We have had the same problem, changed the seal and it did not help. Figure we needed a new part, however, we had a new toilet installed. Rid of the problem now!
 

driver311

Well-known member
Make sure the rubber gasket it completely clean. I use a stiff tooth brush to scrub under the gasket and all around the ball. Then I put some vaseline under the rubber gasket to help soften it and that cured my problem.
then i put it back in my wifes holder for her to use
 

meandg

crawgator
Thanks Chuck for your write up, it was instrumental in getting our toilet put back together. Our flush ball was stuck open so we pulled it all apart per your directions and cleaned it up and now it is working great. No parts needed.
 

Westwind

Well-known member
I have a 2012 Bighorn and I'm having that problem after 2 months of use. I've tried cleaning and lubricating the seal and nothing seemed to work for long. It's still in warranty so I'm calling Dometic and see what they can do or suggest.
 

cookie

Administrator
Staff member
I have a 2012 Bighorn and I'm having that problem after 2 months of use. I've tried cleaning and lubricating the seal and nothing seemed to work for long. It's still in warranty so I'm calling Dometic and see what they can do or suggest.
Westwind, you have a different toilet.
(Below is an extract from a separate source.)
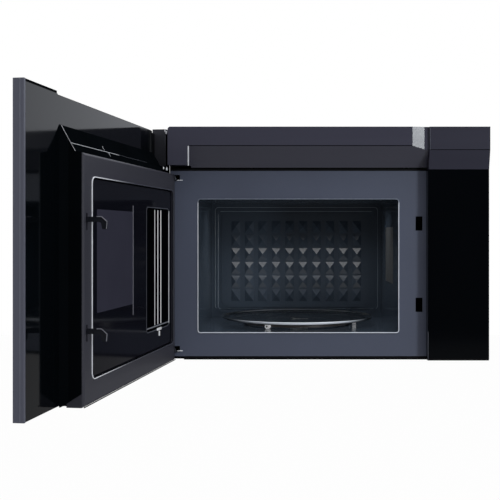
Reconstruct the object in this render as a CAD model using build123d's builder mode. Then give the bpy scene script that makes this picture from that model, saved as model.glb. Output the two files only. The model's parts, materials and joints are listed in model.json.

Your 1012 Bighorn uses a model 310 toilet.
It is important to 'massage' the seal in place.
Don a pair of rubber gloves, or one, and rub the seal into place around the bottom of it while the pedal is depressed and the ball is in the open position.
I know this sounds weird but whenever my wife winds up with TP stuck between the ball and seal it will begin to leak until I get in there and reseat the seal.